The Constitution provides for separation of powers as a safeguard against dictatorship; but, going by his actions, Obasanjo seems to think that what it confers on him is powers of separation which he uses against the people as a safeguard against democracy. On a number of occasions, he has indicated that he believes in political pluralism, but by action, he seems to think that it refers to the plurality of votes that his executive bills must always get in the National Assembly.

He has often spoken in glowing terms about the rule of law and its necessity in a democracy. From all indications, he has not seen the necessity for it in Nigeria's democratic experiment: because, going by his attitude to court orders, it will be more accurate to say that the president believes in the "rule of lawlessness." And he says he believes in opposition: the only problem is that he doesn't brook it.

Clearly, the nation has no refuge from his style, neither in the court of law nor in the chamber where law is made. You can't possibly defeat a president who is not a democrat at heart, whose known antecedent is that he has no patience with the niceties of democratic culture.

The psychology of the consciousness of the promoters and supporters of the third term bid is not imbued with or grounded in the culture of democracy; and it can only be understood in terms of its blind pursuit after power and its irresponsible use to lay hands on people's resources. From the governors, who will never get enough; to the legislators, who are in the process of being bought; to the party that wishes to rule forever, and to the businessmen, who are bankrolling the whole enterprise and milking the nation dry, that is all there is to them; money and more money; power and more power - but to no purpose.

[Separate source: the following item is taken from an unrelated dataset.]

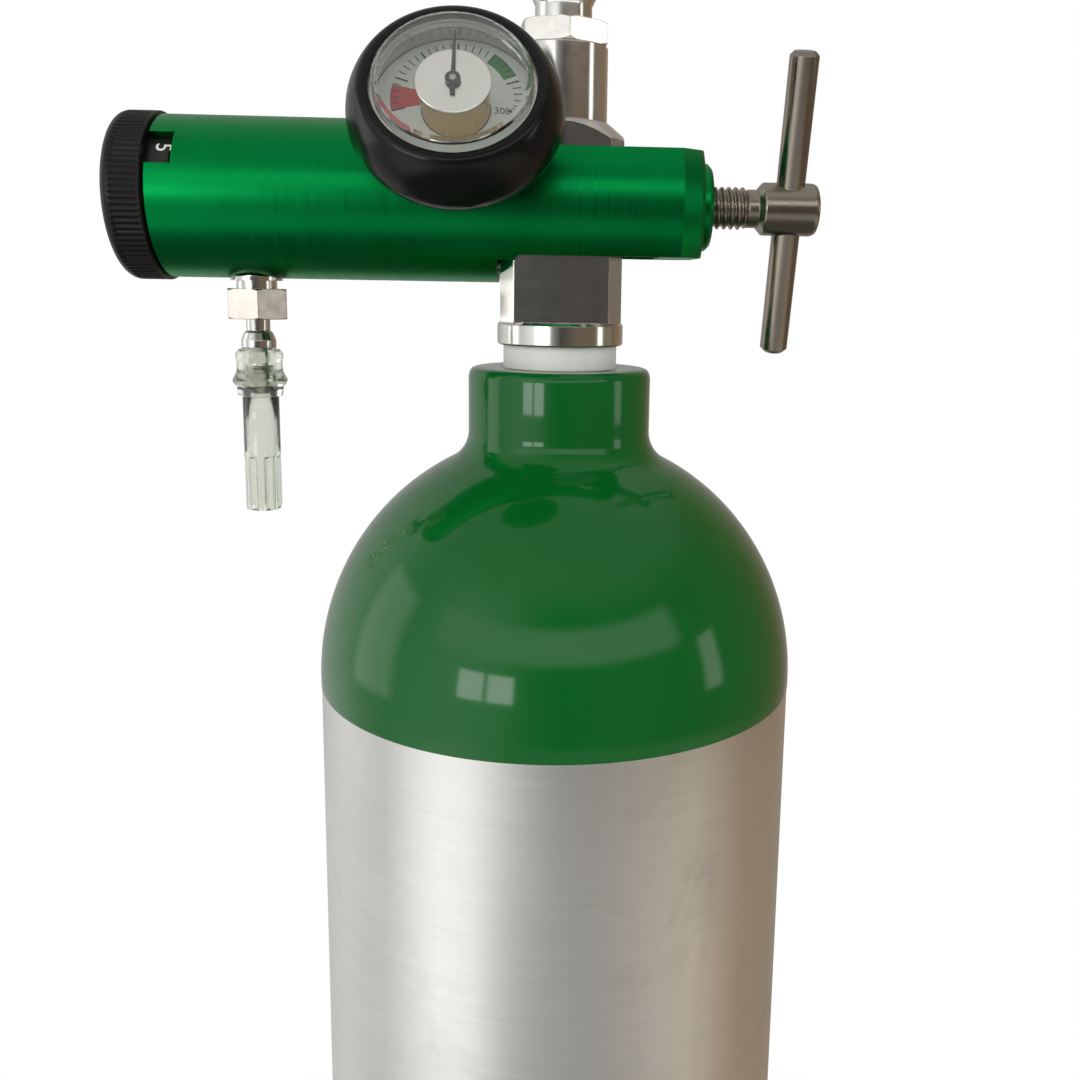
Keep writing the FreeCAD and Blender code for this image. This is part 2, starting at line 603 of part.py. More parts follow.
def flow_rotor():
    """Rotor and shaft: carries gas from the chosen orifice to the ring groove at the outlet."""
    rotor = turned([(0, SHAFT_LEFT), (SHAFT_RADIUS, SHAFT_LEFT), (SHAFT_RADIUS, ROTOR_LEFT),
                    (ROTOR_RADIUS, ROTOR_LEFT), (ROTOR_RADIUS, -74.0), (9.95, -74.0), (9.95, -72.8),
                    (ROTOR_RADIUS, -72.8), (ROTOR_RADIUS, -71.2), (8.6, -71.2), (8.6, -66.8),
                    (ROTOR_RADIUS, -66.8), (ROTOR_RADIUS, -65.4), (9.95, -65.4), (9.95, -64.2),
                    (ROTOR_RADIUS, -64.2), (ROTOR_RADIUS, ROTOR_RIGHT), (0, ROTOR_RIGHT)])
    cutters = [rod(1.5, SHAFT_LEFT - 1, -84.5)]
    port = rod(0.9, OUTLET_X, ROTOR_RIGHT + 1).fuse(rod(2.1, ROTOR_RIGHT - 0.65, ROTOR_RIGHT + 1))
    cutters.append(port.translated(FreeCAD.Vector(ORIFICE_CIRCLE, 0, 0)))
    cutters.append(tube(DETENT_CIRCLE + 0.9, DETENT_CIRCLE - 0.9, ROTOR_LEFT - 1, ROTOR_LEFT + 0.45))
    dimple = Part.makeSphere(1.35, FreeCAD.Vector(0, DETENT_CIRCLE, ROTOR_LEFT - 0.5))
    cutters += spread(dimple, POSITIONS)
    return on_barrel(rotor.cut(cutters))


def rotor_o_rings():
    """Two rings round the rotor and one face ring at its orifice."""
    rings = [o_ring(10.53, 0.5, -73.4), o_ring(10.53, 0.5, -64.8)]
    face_ring = o_ring(1.55, 0.42, ROTOR_RIGHT - 0.2)
    rings.append(face_ring.translated(FreeCAD.Vector(ORIFICE_CIRCLE, 0, 0)))
    return on_barrel(Part.makeCompound(rings))


def detent_ball():
    return on_barrel(Part.makeSphere(1.25, FreeCAD.Vector(0, DETENT_CIRCLE, -77.35)))


def detent_spring():
    return on_barrel(coil(0.85, 0.2, -80.5, -78.7, 4).translated(FreeCAD.Vector(0, DETENT_CIRCLE, 0)))


def flow_number_drum():
    """Ring behind the barrel's notch that carries the flow numbers."""
    web = SHAFT_LEFT + 1.2
    drum = turned([(7.05, SHAFT_LEFT), (15.6, SHAFT_LEFT), (15.6, -82.9), (14.2, -82.9), (14.2, web),
                   (7.05, web)])
    return on_barrel(drum)


def ribbed_disc(radius, depth, count, bottom, top):
    """Disc whose edge is cut into axial ribs."""
    points = []
    for index in range(count):
        base = 360.0 * index / count
        step = 360.0 / count
        for share, reach in ((0.0, radius - depth), (0.3, radius), (0.7, radius)):
            angle = math.radians(base + share * step)
            points.append(FreeCAD.Vector(reach * math.cos(angle), reach * math.sin(angle), bottom))
    face = Part.Face(Part.makePolygon(points + points[:1]))
    return face.extrude(FreeCAD.Vector(0, 0, top - bottom))


def flow_knob():
    """Cup-shaped knob with fine ribs, a smooth bevelled nose and a hub for the shaft."""
    ribbed = ribbed_disc(KNOB_RADIUS, KNOB_RIB_DEPTH, KNOB_RIBS, KNOB_LEFT + 2.6, KNOB_RIGHT - 0.6)
    smooth = KNOB_RADIUS - KNOB_RIB_DEPTH
    core = turned([(0, KNOB_LEFT), (smooth - 2.6, KNOB_LEFT), (smooth - 1.0, KNOB_LEFT + 0.6),
                   (smooth, KNOB_LEFT + 2.0), (smooth, KNOB_RIGHT), (0, KNOB_RIGHT)])
    hub = rod(7.0, KNOB_LEFT + 2, -85.0)
    cavity = tube(16.4, 7.0, KNOB_LEFT + 3.0, KNOB_RIGHT + 1)
    knob = core.fuse(ribbed).cut(cavity).fuse(hub)
    shaft_bore = rod(SHAFT_RADIUS + 0.02, SHAFT_LEFT, -84)
    screw_bore = rod(1.6, KNOB_LEFT, SHAFT_LEFT + 1).fuse(rod(3.1, KNOB_LEFT, KNOB_LEFT + 3.5))
    cap_recess = rod(9.0, KNOB_LEFT - 1, KNOB_LEFT + 1.2)
    return on_barrel(knob.cut([shaft_bore, screw_bore, cap_recess]).removeSplitter())


def knob_screw():
    head = rod(3.0, KNOB_LEFT + 1.4, KNOB_LEFT + 3.5)
    screw = head.fuse(rod(1.5, KNOB_LEFT + 3.4, -84.6))
    cross = [block((-2.0, -0.4, KNOB_LEFT), (2.0, 0.4, KNOB_LEFT + 2.4))]
    cross.append(cross[0].rotated(ORIGIN, Z_AXIS, 90))
    return on_barrel(screw.cut(cross))


def knob_cap():
    front = KNOB_LEFT - 0.3
    cap = turned([(0, front), (8.2, front), (8.9, front + 0.6), (8.9, front + 1.5), (0, front + 1.5)])
    return on_barrel(cap)


# ------------------------------------------------------------------ outlet
def outlet_stem():
    """Threaded stub screwed into the barrel; the nut clamps the hose tail against its end."""
    stem = tube(OUTLET_RADIUS, 2.0, -24.4, -14.9)
    return below_barrel(stem)


def outlet_washer():
    return below_barrel(tube(5.7, OUTLET_RADIUS + 0.05, -18.2, -17.2))


def outlet_nut():
    nut = hexagon(7.33, -26.8, -20.0, 0.7).rotated(ORIGIN, Z_AXIS, OUTLET_NUT_TURN)
    return below_barrel(nut.cut([rod(OUTLET_RADIUS + 0.05, -25.6, -19), rod(2.8, -28, -25)]))


def tail_seal():
    return below_barrel(tube(4.3, 2.1, -24.8, -24.4))


def hose_tail():
    """Barbed tail: flange inside the nut, bright neck, barbs inside the soft collar."""
    tail = turned([(1.3, -44.0), (2.0, -44.0), (3.4, -41.6), (2.5, -41.4), (2.5, -39.6), (3.5, -37.2),
                   (2.5, -37.0), (2.5, -34.9), (3.85, -33.2), (3.85, -31.6), (3.2, -29.9), (2.6, -29.4),
                   (2.7, -25.6), (4.3, -25.6), (4.3, -24.8), (1.3, -24.8)])
    return below_barrel(tail)


def tubing_collar():
    """Soft clear collar stretched over the barbs, with a rolled top and a grip lip."""
    collar = turned([(4.0, -44.4), (4.9, -44.4), (5.1, -42.6), (6.1, -40.6), (5.2, -38.9), (5.0, -36.4),
                     (5.3, -35.6), (5.2, -34.6), (4.4, -33.6), (3.9, -33.6), (3.9, -38.0), (4.0, -38.2)])
    return below_barrel(collar)


def tubing_stub():
    """Clear tube end with six gripping ribs inside its lower mouth."""
    bottom = -70.9
    rib_top = -58.3
    stub = turned([(3.0, bottom), (3.7, bottom), (4.05, bottom + 0.5), (4.05, -44.5), (3.95, -44.4),
                   (3.95, -38.3), (3.6, -38.3), (3.6, -44.4), (3.2, -44.9), (3.2, rib_top + 0.4),
                   (3.0, rib_top)])
    rib = block((1.9, -0.45, bottom + 0.6), (3.15, 0.45, rib_top))
    for copy in spread(rib, 6):
        stub = stub.fuse(copy)
    return below_barrel(stub.removeSplitter())


# ------------------------------------------------------------------ gauge
def gauge_socket():
    """Brass base: threaded end in the barrel, a round collar and the spigot that carries the case."""
    spigot = CASE_BACK + 1.5
    socket = turned([(1.0, 8.8), (4.8, 8.8), (4.8, 17.9), (6.2, 18.0), (6.2, CASE_BACK), (4.0, CASE_BACK),
                     (4.0, spigot), (1.0, spigot)])
    return on_gauge(socket)


def gauge_case():
    inner = CASE_RADIUS - CASE_WALL
    case = turned([(4.1, CASE_BACK), (CASE_RADIUS - 1.0, CASE_BACK), (CASE_RADIUS, CASE_BACK + 1.0),
                   (CASE_RADIUS, CASE_FRONT), (inner, CASE_FRONT), (inner, CASE_BACK + 1.2),
                   (4.1, CASE_BACK + 1.2)])
    return on_gauge(case)


def gauge_boot():
    """Soft rubber boot: bowl-shaped back, full shoulder and a lip rolled over the bezel."""
    inner = CASE_RADIUS + 0.05
    floor = CASE_BACK - 0.05
    edges = lines([(8.0, floor), (8.0, BOOT_BACK), (BOOT_WAIST, BOOT_BACK)])
    edges.append(arc((BOOT_WAIST, BOOT_BACK), (18.5, 25.3), (BOOT_RADIUS, 31.6)))
    edges.append(arc((BOOT_RADIUS, 31.6), (20.9, 36.4), (BOOT_RIM_RADIUS, 40.3)))
    edges.append(arc((BOOT_RIM_RADIUS, 40.3), (17.8, 41.0), (BOOT_OPENING + 0.4, BOOT_FRONT)))
    edges += lines([(BOOT_OPENING + 0.4, BOOT_FRONT), (BOOT_OPENING, BOOT_FRONT - 0.4), (BOOT_OPENING, 39.75),
                    (18.0, 39.75), (18.0, 32.9), (inner, 32.9), (inner, floor), (8.0, floor)])
    return on_gauge(revolved(edges))


def gauge_bezel():
    bezel = turned([(CASE_RADIUS + 0.05, 33.0), (17.95, 33.0), (17.95, 39.7), (15.6, 39.7), (15.6, 38.95),
                    (CASE_RADIUS + 0.05, 38.95)])
    return on_gauge(bezel)


def gauge_lens():
    seat = CASE_FRONT + 0.1
    lens = turned([(0, LENS_INSIDE), (14.8, LENS_INSIDE), (14.8, seat), (17.3, seat), (17.3, 38.9), (15.5, 38.9),
                   (15.5, LENS_INSIDE + 0.4), (14.4, LENS_INSIDE + 1.2), (0, LENS_INSIDE + 1.4)])
    return on_gauge(lens)


def gauge_dial():
    edge = CASE_RADIUS - CASE_WALL - 0.1
    return on_gauge(tube(edge, GAUGE_DRUM_RADIUS + 0.1, DIAL_LEVEL, DIAL_LEVEL + 0.5))


def dial_rest():
    """Ring inside the case that the dial is glued to."""
    inner = CASE_RADIUS - CASE_WALL
    return on_gauge(tube(inner, inner - 1.4, CASE_BACK + 1.2, DIAL_LEVEL))


def gauge_drum():
    bottom = CASE_BACK + 1.6
    drum = turned([(0.75, bottom), (GAUGE_DRUM_RADIUS, bottom), (GAUGE_DRUM_RADIUS, DRUM_TOP), (5.5, DRUM_TOP),
                   (5.5, bottom + 1.0), (0.75, bottom + 1.0)])
    return on_gauge(drum)


def drum_cap():
    cap = turned([(0.75, DRUM_TOP), (7.2, DRUM_TOP), (7.4, DRUM_TOP + 0.2), (7.4, DRUM_TOP + 0.6),
                  (0.75, DRUM_TOP + 0.6)])
    return on_gauge(cap)


def bourdon_coil():
    return on_gauge(coil(3.8, 0.7, CASE_BACK + 2.8, 35.6, 4))


def pointer_shaft():
    return on_gauge(rod(0.65, CASE_BACK + 1.8, LENS_INSIDE - 0.3))


def gauge_needle():
    """Tapered pointer on a small hub, lying over the drum's cap and pointing up the dial."""
    bottom = DRUM_TOP + 0.8
    hub = tube(1.5, 0.65, bottom, bottom + 0.7)
    corners = [(-0.5, -3.2), (0.5, -3.2), (0.45, 0), (0.2, 11.4), (-0.2, 11.4), (-0.45, 0)]
    points = [FreeCAD.Vector(x, y, bottom + 0.1) for x, y in corners]
    pointer = Part.Face(Part.makePolygon(points + points[:1])).extrude(FreeCAD.Vector(0, 0, 0.3))
    return on_gauge(hub.fuse(pointer).cut(rod(0.65, bottom - 1, bottom + 2)).removeSplitter())


NODES = (
    cylinder_shell, neck_o_ring, neck_spacer, valve_body, debris_tube, burst_disc, safety_plug, seat_disc,
    seat_plug, valve_spindle, spindle_packing, stem_nut, toggle_lever, toggle_pin, regulator_barrel,
    index_pins, inlet_seal, inlet_nipple, inlet_filter, thrust_pad, yoke_screw, tee_bar, piston,
    piston_o_rings, piston_spring, regulator_seat, orifice_plate, flow_sleeve, stack_o_rings,
    retaining_ring, flow_rotor, rotor_o_rings, detent_ball, detent_spring, flow_number_drum, flow_knob,
    knob_screw, knob_cap, outlet_stem, outlet_washer, outlet_nut, tail_seal, hose_tail, tubing_collar,
    tubing_stub, gauge_socket, gauge_case, gauge_boot, gauge_bezel, gauge_lens, gauge_dial, dial_rest,
    gauge_drum, drum_cap, bourdon_coil, pointer_shaft, gauge_needle,
)


def main():
    os.makedirs("parts", exist_ok=True)
    for build_node in NODES:
        name = build_node.__name__
        shape = build_node()
        shape.exportStep("parts/" + name + ".step")
        print(name, "solids", len(shape.Solids), "volume", round(shape.Volume, 2), "valid", shape.isValid())


main()
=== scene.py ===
# Portable oxygen cylinder with a post valve and a clamp-on flow regulator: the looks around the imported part.
# Metres in the part's own frame: +Z up the cylinder, +X towards the tee handle, the viewer at -Y.
# Profiles are (radius, height) in millimetres about a local Z axis and are placed by a matrix.
import json
import math
import bmesh
import bpy
from mathutils import Matrix, Vector


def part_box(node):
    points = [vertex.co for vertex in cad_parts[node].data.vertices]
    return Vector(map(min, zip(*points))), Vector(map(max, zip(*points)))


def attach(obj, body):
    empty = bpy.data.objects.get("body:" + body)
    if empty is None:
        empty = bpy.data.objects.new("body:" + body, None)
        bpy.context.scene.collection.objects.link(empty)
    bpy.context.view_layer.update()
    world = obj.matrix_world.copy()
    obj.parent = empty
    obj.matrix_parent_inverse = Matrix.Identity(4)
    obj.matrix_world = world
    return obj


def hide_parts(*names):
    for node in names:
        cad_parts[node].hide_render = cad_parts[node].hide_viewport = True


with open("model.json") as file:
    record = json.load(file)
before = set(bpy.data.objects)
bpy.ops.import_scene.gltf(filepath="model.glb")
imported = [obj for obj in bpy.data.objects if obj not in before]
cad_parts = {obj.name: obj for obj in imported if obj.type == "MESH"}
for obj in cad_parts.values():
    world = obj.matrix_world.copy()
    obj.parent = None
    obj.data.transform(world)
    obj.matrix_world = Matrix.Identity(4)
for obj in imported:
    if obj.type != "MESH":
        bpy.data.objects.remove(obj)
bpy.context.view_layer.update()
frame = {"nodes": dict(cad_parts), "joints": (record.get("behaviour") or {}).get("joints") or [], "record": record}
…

There are only a few options left now. Members of the National Assembly have always had evidence of the president's gross misconduct. Now is the time, in the interest of the legislators and in the national interest, to impeach the man. From the foregoing, it is reasonable to assume that such a determined non-democratic president will probably ignore even an impeachment. In which case, people will have to decide what to do. Amen.